34. Awake righteously As he saw that the Corinthians were in a manner intoxicated, through excessive carelessness, he arouses them from their torpor. By adding, however, the adverb righteously, he intimates in what way he would have them wake up For they were sufficiently attentive and clear-sighted as to their own affairs: nay more, there can be no doubt that they congratulated themselves on their acuteness; but in the mean time they were drowsy, where they ought most of all to have been on the watch. He says accordingly, awake righteously -- that is, |Direct your mind and aim to things that are good and holy.|

He adds at the same time the reason, -- For some, says he, among you are in ignorance of God This required to be stated: otherwise they might have thought that the admonition was unnecessary; for they looked upon themselves as marvellously wise. Now he convicts them of ignorance of God, that they may know that the main thing was wanting in them.
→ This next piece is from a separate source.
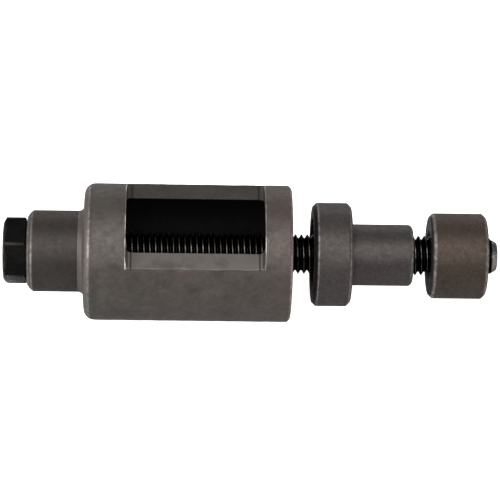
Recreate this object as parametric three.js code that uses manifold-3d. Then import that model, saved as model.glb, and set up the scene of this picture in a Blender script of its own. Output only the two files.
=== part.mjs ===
import * as THREE from 'three';
import { mergeVertices } from 'three/addons/utils/BufferGeometryUtils.js';
import Module from 'manifold-3d';

// Screw press for ball joints and bushes: a receiving cup with a side window, a long hex-head
// forcing screw through it, a stepped pressing piece and a sleeve nut that draws it in.
// Lengths are in millimetres. The common axis runs along +X, from the screw's head to its tip.
// The cup lies on the plane z = 0 with its window facing up.

// Forcing screw: right-hand metric coarse thread, cut nearly to the head
const pitch = 1.75;
const threadRadius = 5.9;
const threadDepthShare = 0.6;
const flankAngle = THREE.MathUtils.degToRad(30);
const screwLength = 140;
const neckLength = 2.5;
const threadStart = 0.42;
const tipTaperLength = 3;
const tipRadius = 4.1;
const headAcrossFlats = 18;
const headHeight = 6.8;
const headChamferAngle = THREE.MathUtils.degToRad(30);
const washerFaceHeight = 0.1;
const washerFaceRadius = 8.9;
const headTurn = THREE.MathUtils.degToRad(28.3);

// Receiving cup, turned in one piece with its collar
const boreRadius = 16.1;
const cupWall = 4.25;
const cupLength = 61.25;
const floorThickness = 5;
const collarRadius = 12.1;
const collarLength = 16.8;
const collarChamferLength = 1.75;
const collarChamferHeight = 1.8;
const collarFilletRadius = 1.8;
const shoulderRadius = 3.1;
const mouthEdgeBreak = 0.8;
const boreCornerRadius = 1;

// Window: a flat milled across the cup until it breaks into the bore
const windowLength = 40.8;
const windowToMouth = 8.05;
const windowBreakthrough = 3.8;
const windowCornerRadius = 1.6;

// Stepped pressing piece: a cupped flange that enters the bore, and a barrel behind it
const flangeClearance = 0.65;
const flangeLength = 11.4;
const flangeRim = 4.5;
const recessDepth = 5.5;
const flangeEdgeBreak = 1.15;
const barrelRadius = 9.15;
const barrelLength = 18.5;
const barrelEndRadius = 1.4;
const stepFilletRadius = 0.5;

// Sleeve nut on the tip of the screw
const nutRadius = 12.75;
const nutLength = 16.8;
const nutEdgeBreak = 1.1;
const nutCountersink = 1;

// Clearances and the places of the pieces along the screw
const bearingGap = 0.25;
const screwHoleClearance = 0.6;
const pressBoreClearance = 0.5;
const threadCrestGap = 0.5;
const threadFlankGap = 0.3;
const nutToTip = 3.5;
const pressToNut = 5;

// Facets around the axis
const roundFacets = 60;
const smallFacets = 40;
const threadFacets = 12;

// Sizes that follow
const cupRadius = boreRadius + cupWall;
const axisHeight = cupRadius * Math.cos(Math.PI / roundFacets);
const screwHoleRadius = threadRadius + screwHoleClearance;
const threadRoot = threadRadius - threadDepthShare * pitch;
const neckRadius = threadRoot - 0.1;
const crestFlat = pitch / 8;
const flangeRadius = boreRadius - flangeClearance;
const pressBoreRadius = threadRadius + pressBoreClearance;
const totalLength = headHeight + screwLength;
const cupStart = headHeight + bearingGap;
const nutStart = totalLength - nutToTip - nutLength;
const pressStart = nutStart - pressToNut - barrelLength - flangeLength;

const wasm = await Module();
wasm.setup();

// A closed three.js geometry as a solid that can be joined and cut
function toSolid(geometry) {
  const bare = (geometry.index ? geometry.toNonIndexed() : geometry).clone();
  bare.deleteAttribute('normal');
  bare.deleteAttribute('uv');
  const merged = mergeVertices(bare);
  const corners = merged.index.array;
  const triangles = [];
  for (let i = 0; i < corners.length; i += 3) {
    const [a, b, c] = corners.slice(i, i + 3);
    if (a !== b && b !== c && c !== a) triangles.push(a, b, c);
  }
  return new wasm.Manifold(new wasm.Mesh({
    numProp: 3,
    vertProperties: Float32Array.from(merged.getAttribute('position').array),
    triVerts: Uint32Array.from(triangles),
  }));
}

function toGeometry(solid) {
  const mesh = solid.getMesh();
  const geometry = new THREE.BufferGeometry();
  geometry.setAttribute('position', new THREE.BufferAttribute(mesh.vertProperties, 3));
  geometry.setIndex(new THREE.BufferAttribute(mesh.triVerts, 1));
  geometry.computeVertexNormals();
  return geometry;
}

// Points of an arc in a turning profile, where x is the radius and y runs along the axis
function arc(x, y, radius, fromDegrees, toDegrees, steps) {
  return Array.from({ length: steps + 1 }, (_, i) => {
    const angle = THREE.MathUtils.degToRad(fromDegrees + (toDegrees - fromDegrees) * i / steps);
    return [x + radius * Math.cos(angle), y + radius * Math.sin(angle)];
  });
}

// A solid of revolution about +X, with one facet facing straight down
function turned(profile, facets) {
  const points = profile.map(([radius, along]) => new THREE.Vector2(radius, along));
  const lathe = new THREE.LatheGeometry(points, facets, Math.PI / facets);
  return toSolid(lathe.rotateZ(-Math.PI / 2));
}

// One pitch of a thread's ridge: [distance along the axis, radius] at root and crest
function threadProfile(crestRadius, rootRadius, flankGap) {
  const crestHalf = crestFlat / 2 + flankGap + (threadRadius - crestRadius) * Math.tan(flankAngle);
  const rootHalf = crestHalf + (crestRadius - rootRadius) * Math.tan(flankAngle);
  return [
    [-rootHalf, rootRadius],
    [-crestHalf, crestRadius],
    [crestHalf, crestRadius],
    [rootHalf, rootRadius],
  ];
}

// A right-hand threaded rod from below `start` to past `end`, closed by a fan at each end.
// Its phase depends only on the distance from x = 0, so screw and nut are in mesh.
function threadedRod(profile, start, end) {
  const firstTurn = Math.floor(start / pitch) - 2;
  const turns = Math.ceil(end / pitch) + 2 - firstTurn;
  const rows = turns * profile.length;
  const vertices = [];
  const triangles = [];
  const at = (row, facet) => facet === threadFacets
    ? (row + profile.length) * threadFacets
    : row * threadFacets + facet;
  for (let row = 0; row <= rows + profile.length; row += 1) {
    const [along, radius] = profile[row % profile.length];
    const turn = firstTurn + Math.floor(row / profile.length);
    for (let facet = 0; facet < threadFacets; facet += 1) {
      const share = facet / threadFacets;
      const angle = 2 * Math.PI * share;
      const crest = (turn + share + threadStart) * pitch;
      vertices.push(crest + along, radius * Math.cos(angle), radius * Math.sin(angle));
    }
  }
  for (let row = 0; row < rows; row += 1) {
    for (let facet = 0; facet < threadFacets; facet += 1) {
      const [a, b] = [at(row, facet), at(row, facet + 1)];
      const [c, d] = [at(row + 1, facet), at(row + 1, facet + 1)];
      triangles.push(a, b, d, a, d, c);
    }
  }
  const rim = (row) => [
    ...Array.from({ length: threadFacets }, (_, facet) => at(row, facet)),
    ...Array.from({ length: profile.length }, (_, step) => at(row + profile.length - step, 0)),
  ];
  const fan = (row, turn, outward) => {
    const centre = vertices.length / 3;
    vertices.push((turn + 0.5 + threadStart) * pitch, 0, 0);
    const loop = rim(row);
    loop.forEach((corner, i) => {
      const next = loop[(i + 1) % loop.length];
      triangles.push(...(outward ? [centre, corner, next] : [centre, next, corner]));
    });
  };
  fan(0, firstTurn, false);
  fan(rows, firstTurn + turns, true);
  const geometry = new THREE.BufferGeometry();
  geometry.setAttribute('position', new THREE.Float32BufferAttribute(vertices, 3));
  geometry.setIndex(triangles);
  return toSolid(geometry);
}

function hexHead() {
  const cornerRadius = headAcrossFlats / 2 / Math.cos(Math.PI / 6);
  const hexHeight = headHeight - washerFaceHeight;
  const prism = new THREE.CylinderGeometry(cornerRadius, cornerRadius, hexHeight, 6);
  prism.rotateZ(-Math.PI / 2).translate(hexHeight / 2, 0, 0).rotateX(headTurn);
  const chamferRadius = headAcrossFlats / 2 * 0.95;
  const chamferHeight = (cornerRadius - chamferRadius) * Math.tan(headChamferAngle);
  const envelope = turned([
    [0, 0],
    [chamferRadius, 0],
    [cornerRadius, chamferHeight],
    [cornerRadius, hexHeight],
    [washerFaceRadius, hexHeight],
    [washerFaceRadius, headHeight],
    [0, headHeight],
  ], smallFacets);
  const washerFace = turned([
    [0, hexHeight - washerFaceHeight],
    [washerFaceRadius, hexHeight - washerFaceHeight],
    [washerFaceRadius, headHeight],
    [0, headHeight],
  ], smallFacets);
  return toSolid(prism).intersect(envelope).add(washerFace);
}

function forcingScrew() {
  const thread = threadedRod(threadProfile(threadRadius, threadRoot, 0), headHeight, totalLength);
  const clearOfCrest = threadRadius + 1;
  const tipTaper = (threadRadius - tipRadius) / tipTaperLength;
  const neckEnd = headHeight + neckLength;
  const envelope = turned([
    [0, headHeight - washerFaceHeight],
    [neckRadius, headHeight - washerFaceHeight],
    [neckRadius, neckEnd],
    [clearOfCrest, neckEnd + clearOfCrest - neckRadius],
    [clearOfCrest, totalLength - (clearOfCrest - tipRadius) / tipTaper],
    [tipRadius, totalLength],
    [0, totalLength],
  ], threadFacets);
  return thread.intersect(envelope).add(hexHead());
}

function windowCutter() {
  const end = cupStart + collarLength + cupLength - windowToMouth;
  const start = end - windowLength;
  const flat = boreRadius - windowBreakthrough;
  const top = cupRadius + 1;
  const outline = new THREE.Shape();
  outline.moveTo(start, top);
  outline.lineTo(start, flat + windowCornerRadius);
  outline.absarc(start + windowCornerRadius, flat + windowCornerRadius, windowCornerRadius,
    Math.PI, 1.5 * Math.PI, false);
  outline.absarc(end - windowCornerRadius, flat + windowCornerRadius, windowCornerRadius,
    1.5 * Math.PI, 2 * Math.PI, false);
  outline.lineTo(end, top);
  const depth = 2 * cupRadius + 2;
  const cutter = new THREE.ExtrudeGeometry(outline, { depth, bevelEnabled: false, curveSegments: 4 });
  return toSolid(cutter.rotateX(Math.PI / 2).translate(0, depth / 2, 0));
}

function receivingCup() {
  const shoulder = cupStart + collarLength;
  const mouth = shoulder + cupLength;
  const floor = shoulder + floorThickness;
  const blank = turned([
    [screwHoleRadius, cupStart],
    [collarRadius - collarChamferHeight, cupStart],
    [collarRadius - collarChamferHeight / 3, cupStart + collarChamferLength / 2],
    [collarRadius, cupStart + collarChamferLength],
    ...arc(collarRadius + collarFilletRadius, shoulder - collarFilletRadius, collarFilletRadius, 180, 90, 4),
    ...arc(cupRadius - shoulderRadius, shoulder + shoulderRadius, shoulderRadius, -90, 0, 5),
    [cupRadius, mouth - mouthEdgeBreak],
    [cupRadius - mouthEdgeBreak, mouth],
    [boreRadius + mouthEdgeBreak / 2, mouth],
    [boreRadius, mouth - mouthEdgeBreak / 2],
    ...arc(boreRadius - boreCornerRadius, floor + boreCornerRadius, boreCornerRadius, 0, -90, 3),
    [screwHoleRadius, floor],
    [screwHoleRadius, cupStart],
  ], roundFacets);
  return blank.subtract(windowCutter());
}

function pressingPiece() {
  const step = pressStart + flangeLength;
  const end = step + barrelLength;
  const recessRadius = flangeRadius - flangeRim;
  const recessFloor = pressStart + recessDepth;
  return turned([
    [recessRadius, pressStart],
    [flangeRadius - flangeEdgeBreak, pressStart],
    [flangeRadius, pressStart + flangeEdgeBreak],
    [flangeRadius, step - flangeEdgeBreak],
    [flangeRadius - flangeEdgeBreak, step],
    ...arc(barrelRadius + stepFilletRadius, step + stepFilletRadius, stepFilletRadius, 270, 180, 2),
    ...arc(barrelRadius - barrelEndRadius, end - barrelEndRadius, barrelEndRadius, 0, 90, 4),
    [pressBoreRadius, end],
    [pressBoreRadius, recessFloor],
    [recessRadius, recessFloor],
    [recessRadius, pressStart],
  ], smallFacets);
}

function sleeveNut() {
  const end = nutStart + nutLength;
  const crest = threadRadius + threadCrestGap;
  const blank = turned([
    [0, nutStart],
    [nutRadius - nutEdgeBreak, nutStart],
    [nutRadius, nutStart + nutEdgeBreak],
    [nutRadius, end - nutEdgeBreak],
    [nutRadius - nutEdgeBreak, end],
    [0, end],
  ], smallFacets);
  const countersink = (face, inward) => {
    const mouth = crest + nutCountersink;
    const profile = [[0, face - inward], [mouth + 1, face - inward], [0, face + inward * mouth]];
    return turned(inward > 0 ? profile : profile.reverse(), smallFacets);
  };
  const threadCut = threadedRod(
    threadProfile(crest, threadRoot + threadCrestGap, threadFlankGap), nutStart, end);
  return blank.subtract(threadCut).subtract(countersink(nutStart, 1)).subtract(countersink(end, -1));
}

const finishes = {
  phosphated: new THREE.MeshStandardMaterial({ color: 0x4a4643, roughness: 0.55, metalness: 0.75 }),
  machined: new THREE.MeshStandardMaterial({ color: 0x4d4644, roughness: 0.5, metalness: 0.75 }),
  blackOxide: new THREE.MeshStandardMaterial({ color: 0x111112, roughness: 0.4, metalness: 0.7 }),
};

function piece(name, solid, finish) {
  const mesh = new THREE.Mesh(toGeometry(solid), finish);
  mesh.name = name;
  mesh.position.set(-totalLength / 2, 0, axisHeight);
  return mesh;
}

const press = new THREE.Group();
press.add(
  piece('receiving_cup', receivingCup(), finishes.phosphated),
  piece('forcing_screw', forcingScrew(), finishes.blackOxide),
  piece('pressing_piece', pressingPiece(), finishes.machined),
  piece('sleeve_nut', sleeveNut(), finishes.machined),
);

export default press;
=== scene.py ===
import math

import bmesh
import bpy
from mathutils import Matrix, Vector


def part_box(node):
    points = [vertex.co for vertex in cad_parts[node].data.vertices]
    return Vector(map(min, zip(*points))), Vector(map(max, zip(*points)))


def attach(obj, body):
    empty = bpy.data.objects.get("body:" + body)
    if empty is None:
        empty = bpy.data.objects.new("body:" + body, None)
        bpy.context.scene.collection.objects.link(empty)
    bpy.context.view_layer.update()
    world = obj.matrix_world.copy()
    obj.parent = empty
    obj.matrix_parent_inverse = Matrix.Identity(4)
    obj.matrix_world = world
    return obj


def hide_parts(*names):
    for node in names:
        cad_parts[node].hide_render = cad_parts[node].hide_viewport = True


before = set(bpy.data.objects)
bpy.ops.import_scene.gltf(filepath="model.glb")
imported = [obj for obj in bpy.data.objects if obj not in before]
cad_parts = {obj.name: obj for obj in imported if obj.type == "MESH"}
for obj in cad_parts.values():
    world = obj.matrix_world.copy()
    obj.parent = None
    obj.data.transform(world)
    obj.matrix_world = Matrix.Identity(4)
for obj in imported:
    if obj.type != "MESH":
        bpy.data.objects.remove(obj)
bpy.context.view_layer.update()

# The studio. A white table carries the tool, under large softboxes above and in front of it
# and weaker ones behind it and at its ends. The camera looks down at the window from the
# front, far enough away that the round faces hardly open, and a little from the head's side.
nut_low, nut_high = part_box("sleeve_nut")
axis_height = (nut_low.z + nut_high.z) / 2
table_height = -0.00004
table_size = 6
table_tone = 0.68
room_light = 0.3
bpy.context.scene.view_settings.view_transform = "Standard"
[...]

A useful admonition to those who lay out all their agility in flying through the air, while in the mean time they do not see what is before their feet, and are stupid where they ought, most of all, to have been clear-sighted.

To your shame Just as fathers, when reproving their children for their faults, put them to shame, in order that they may by that shame cover their shame. When, however, he declared previously that he did not wish to shame them, (1 Corinthians 4:14,) his meaning was that he did not wish to hold them up to disgrace, by bringing forward their faults to public view in a spirit of enmity and hatred. In the mean time, however, it was of advantage for them to be sharply reproved, as they were still indulging themselves in evils of such magnitude. Now Paul in reproaching them with ignorance of God, strips them entirely of all honor.